Bunlar, milletimiz tarafından yıllardan beri hayal edilen; ama hiçbir zaman gerçekleştirilemeyen büyük ve parlak hedeflerdir. 54. Hükümet, ‘Önce Millet’ anlayışıyla bunları birer birer gerçekleştirmiştir. Ayrıca bütün bu adımlar atılırken de acı reçeteler kullanılmamış, ülkemizin bozulmuş dengeleri yeniden rayına oturtulmuş, vatandaşlarımızın refah düzeyi yükseltilmiştir.
Bu eksende, bölgesel kalkınma projelerini desteklemesi, yeni alternatif yatırımlarla sürdürülebilir ekonomik kalkınma için milli kaynak paketlerine yönelmesi, dar gelirli milyonların refah seviyesini yükseltmesi, havuz sistemi sayesinde Devlet kurumlarını yüksek faiz ödemelerinden kurtarması ve ilave kaynak oluşturması Türkiye’de muazzam bir ekonomik canlılığın ortaya çıkmasına vesile olmuştur.
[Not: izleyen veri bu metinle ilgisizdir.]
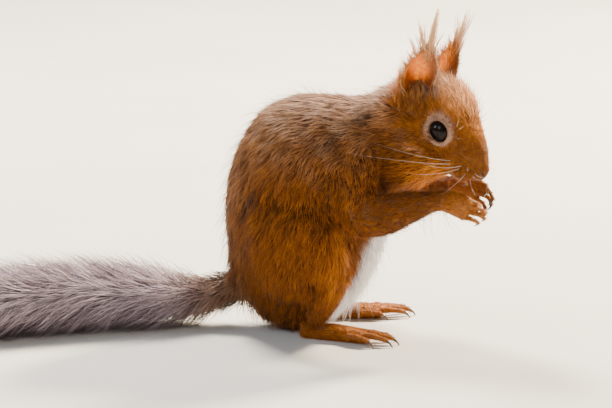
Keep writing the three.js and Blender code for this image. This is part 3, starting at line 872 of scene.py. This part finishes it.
ear_tip = 0.6 * smooth(0.8, 0.97, ear_height)
ear_dark = strongest(0.75 * smooth(3.0, 5.5, ear_across + rough), ear_tip)
# The nostrils are darkened as painted shade inside their openings.
face_dark = strongest(0.6 * nose, 1.3 * nostril, lid)
dark = np.select([head, of("tail"), of("ear")], [face_dark, tail_dark, ear_dark], body_dark)

# %% [markdown]
# The four masks go into one colour attribute. A second one says how a point is lit: how far along a
# hair it is, its tone, how much painted sheen of a cool sky the tail's grey takes, and how much
# light comes through the thin ear. Attributes stay with the points whatever the mesh's map, and
# skin and tufts can share them.

# %% The markings as attributes
def give(piece, name, numbers):
    """A named colour attribute on a piece's points."""
    layer = piece.data.attributes.new(name, "FLOAT_COLOR", "POINT")
    layer.data.foreach_set("color", np.asarray(numbers, np.float32).ravel())


bare_marks = np.clip(np.stack([white, grey, dark, gold], 1), 0, 1).astype(np.float32)
# The tail takes a painted sheen of cool sky light, more towards its end.
sky_sheen = of("tail") * down_tail
glow = of("ear") * (0.25 + 0.75 * ear_middle) * smooth(-0.02, 0.2, ear_height)
give(skin, "marks", bare_marks)
# The skin counts as a quarter of the way up a hair, so it takes the roots' painted shade; the ear's
# glowing skin counts as half way.
give(skin, "strand", np.stack([0.24 + 0.26 * (glow > 0), 0.5 + 0 * x, sky_sheen, glow], 1))
print("markings in", round(time.time() - began, 1), "s")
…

Böylece refah düzeyi ve gelir dağılımı gibi konularda adil ve kapsayıcı politikalar ortaya koyarak bir avuç mutlu azınlık yerine, tüm toplumun refah düzeyini artırarak özellikle dar gelirli işçi, memur ve emeklilerin rahat nefes almalarını sağlamıştır. Dar gelirli milyonların refah seviyesinin yükselmesi, piyasada alım gücünün artmasını sağlayarak esnafın, işadamının, üreticinin de işlerinin artmasına neden olmuş ve böylelikle tüm ekonominin çarklarının dönmesine vesile olmuştur. O dönemde yaşanan bolluk ve bereket halen daha her kesimden insanımız tarafından dile getirilmektedir.
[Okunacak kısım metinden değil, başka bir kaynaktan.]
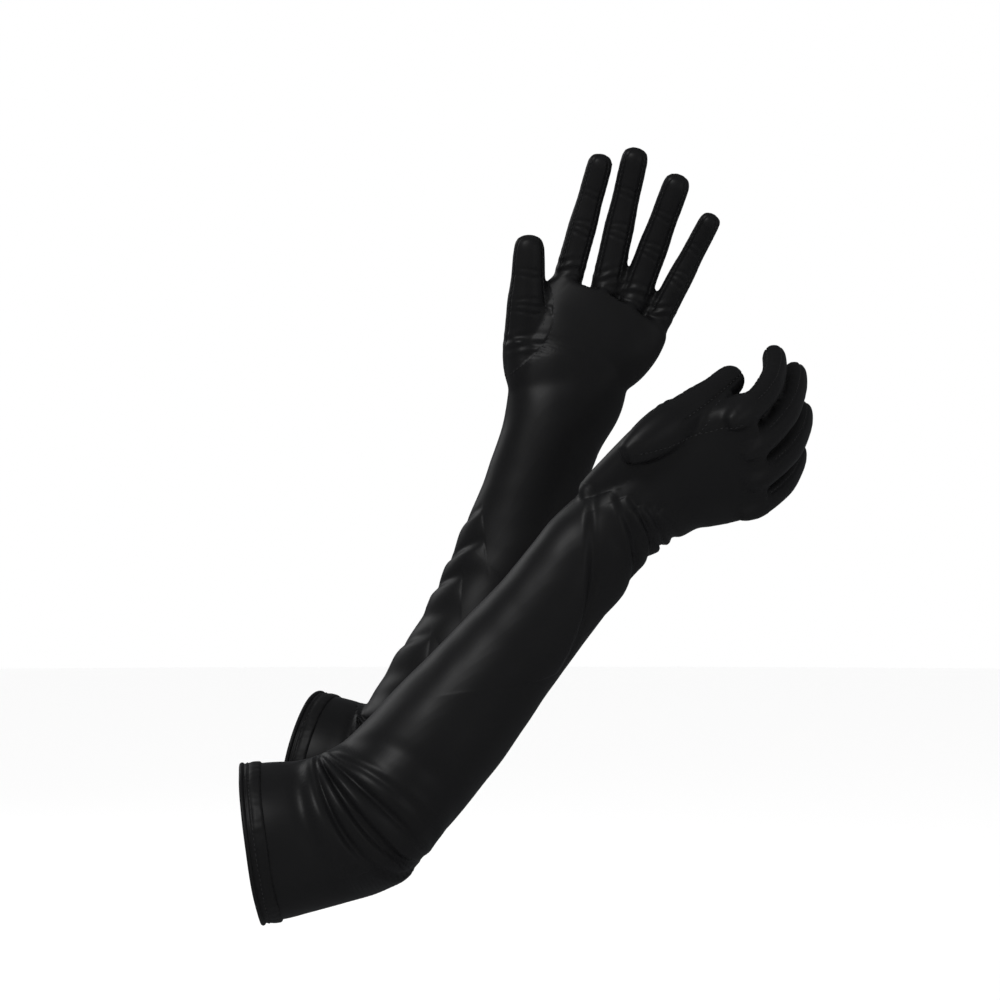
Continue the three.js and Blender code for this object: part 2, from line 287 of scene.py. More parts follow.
class Limb:
    """A frame with X along a limb or digit, Y across it and Z to its palm side."""

    def __init__(self, origin, along, palm):
        self.origin = Vector(origin)
        self.along = Vector(along).normalized()
        self.palm = (Vector(palm) - self.along * Vector(palm).dot(self.along)).normalized()
        self.across = self.palm.cross(self.along)

    def point(self, along, across, palm):
        """A place given in millimetres in this frame, in metres in the row's frame."""
        offset = self.along * along + self.across * across + self.palm * palm
        return self.origin + offset * MM

    def local(self, places):
        """Places of the row's frame, as millimetres in this frame."""
        axes = np.array([self.along, self.across, self.palm])
        return (places - np.array(self.origin)) @ axes.T / MM

    def turned(self, origin, splay, flex, side):
        """A digit's frame: splayed in the plane of the palm, then flexed toward the palm."""
        spread = Quaternion(self.palm * -side, math.radians(splay))
        across = spread @ self.across
        bend = Quaternion(-across, math.radians(flex)) @ spread
        return Limb(origin, bend @ self.along, bend @ self.palm)


class Digit:
    """One finger or thumb: an arc that curls toward the palm."""

    def __init__(self, name, limb, length, root, tip, curl):
        self.name = name
        self.limb = limb
        self.length = length
        self.root = root
        self.tip = tip
        self.curl = max(math.radians(curl), 1e-3)
        self.sunk = THUMB_SUNK if name == "thumb" else FINGER_SUNK

    def line(self, along):
        """The arc's point and direction at a distance from the root, in its own frame."""
        radius = self.length / self.curl
        turn = max(along, 0) / radius
        back = min(along, 0)
        return (
            (back + math.sin(turn) * radius, radius - math.cos(turn) * radius),
            (math.cos(turn), math.sin(turn)),
        )

    def radius(self, along):
        """Radius of the digit, which swells a little at its joints and rounds off at its tip."""
        share = min(max(along / self.length, 0), 1)
        swell = 0.035 * math.exp(-(((share - 0.4) / 0.1) ** 2))
        waist = -0.03 * math.exp(-(((share - 0.62) / 0.1) ** 2))
        radius = (self.root + (self.tip - self.root) * share) * (1 + swell + waist)
        if along < 0:
            radius *= 1 - 0.55 * (along / self.sunk) ** 2
        cap_length = self.tip * CAP_LENGTH
        cap = (along - (self.length - cap_length)) / cap_length
        if cap > 0:
            radius *= max(0, 1 - cap**2.5) ** (1 / 2.5)
        return radius

    def place(self, along, angle):
        """The point of the skin at a distance and an angle, where 0 is the palm side."""
        (x, z), (dx, dz) = self.line(along)
        radius = self.radius(along)
        across = math.sin(angle) * radius
        deep = math.cos(angle) * radius * FLATNESS
        return self.limb.point(x - dz * deep, across, z + dx * deep)

    def measure(self, places):
        """Distance along, distance off the line and angle round it, for places near the arc."""
        local = self.limb.local(places)
        radius = self.length / self.curl
        turn = np.arctan2(local[:, 0], radius - local[:, 2])
        along = np.where(local[:, 0] < 0, local[:, 0], turn * radius)
        deep = radius - np.hypot(local[:, 0], radius - local[:, 2])
        deep = np.where(local[:, 0] < 0, local[:, 2], deep)
        over = np.clip(along - self.length + self.tip, 0, None)
        return along, np.sqrt(deep**2 + local[:, 1] ** 2 + over**2), np.arctan2(local[:, 1], deep)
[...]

Türkiye’de iktidarlar, Batı ile ilişkilerinde yaşadıkları dönemsel ve söylemsel krizlere rağmen, sürekli olarak ‘ortak çıkar’ ve ‘değerler’ ile ‘stratejik ortaklık’ gibi içi boş kavramlarla Türkiye’ye zaman kaybettirip ülkemizi Batı’ya daha bağımlı hale getirirken, Erbakan Hocamız, Refahyol Hükümeti Başbakanı olarak kısa zaman içerisinde D-8 teşkilatını kurarak Türkiye’nin küresel alanda yeni bir güç olarak ortaya çıkması ve kuvvetin değil, hakkın üstün tutulduğu bir dünya yolunda çok önemli bir adım atmıştır.
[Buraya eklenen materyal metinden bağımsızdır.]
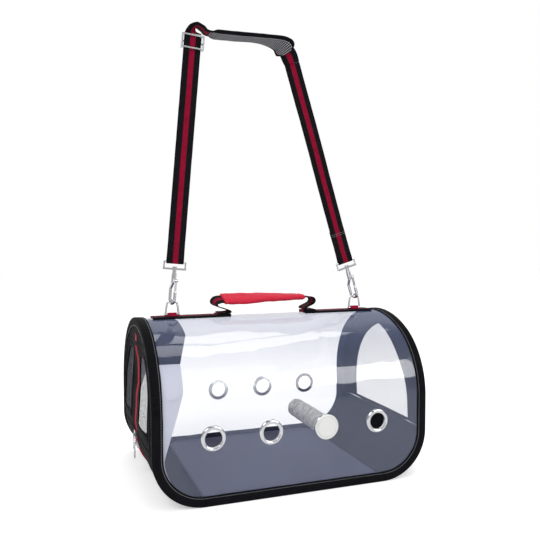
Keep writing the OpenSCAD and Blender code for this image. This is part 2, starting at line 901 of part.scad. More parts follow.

Bu cümlelerden olarak, Türkiye’de yaşanmakta olan ekonomik krizler, ağır dış borç yükü, çok yüksek dış ticaret açığı, yoksulluğun ve işsizliğin artması, dış politikada özellikle AB ve ABD’nin samimi bir müttefik olmadığının ortaya çıkması, Ortadoğu’da yaşanan gelişmeler, Arap Baharı’nın aslında bir ‘kara kış’ olduğunun görülmesi, Kıbrıs, Doğu Akdeniz ve Ege Denizi’nde dış güçlerin oynadığı oyunlar ve gitgide derinleşme eğilimi gösteren sorunlar zinciri, bölgesel ve küresel alanlarda Türkiye’nin yalnızlaştırılmaya çalışılması, tüm bu sorunları ve gelişmeleri yıllar öncesinden işaret eden, ‘Dünden bugünü anlatan’ Erbakan Hocamız’ın haklılığını, ferasetini bir kez daha ispatlamıştır.
Bütün bu gerçekler ışığında bugün yapılması gereken; ülkemizin iç ve dış tehditlerden korunması, milletimizin maddi ve manevi sıkıntılarından kurtarılması için, Erbakan Hocamız’ın öncülüğünde Milli Görüş tarafından gerçekleştirilen efsane hizmetlere yeniden kavuşmak için, vakit geç olmadan Erbakan Hocamız’a kulak vermek, Milli Görüş’e sarılmaktır.
‘Dünden bugünü anlatan’ Erbakan Hocamız’ı bir kez daha rahmet ve minnetle anıyoruz. Cenab-ı Allah tüm bu efsane hizmetlerin yapılmasına vesile olan Erbakan Hocamız’dan razı olsun, O’nu anmanın yanında anlamayı ve O’nun yürüdüğü yolda yürümeyi cümlemize nasip eylesin."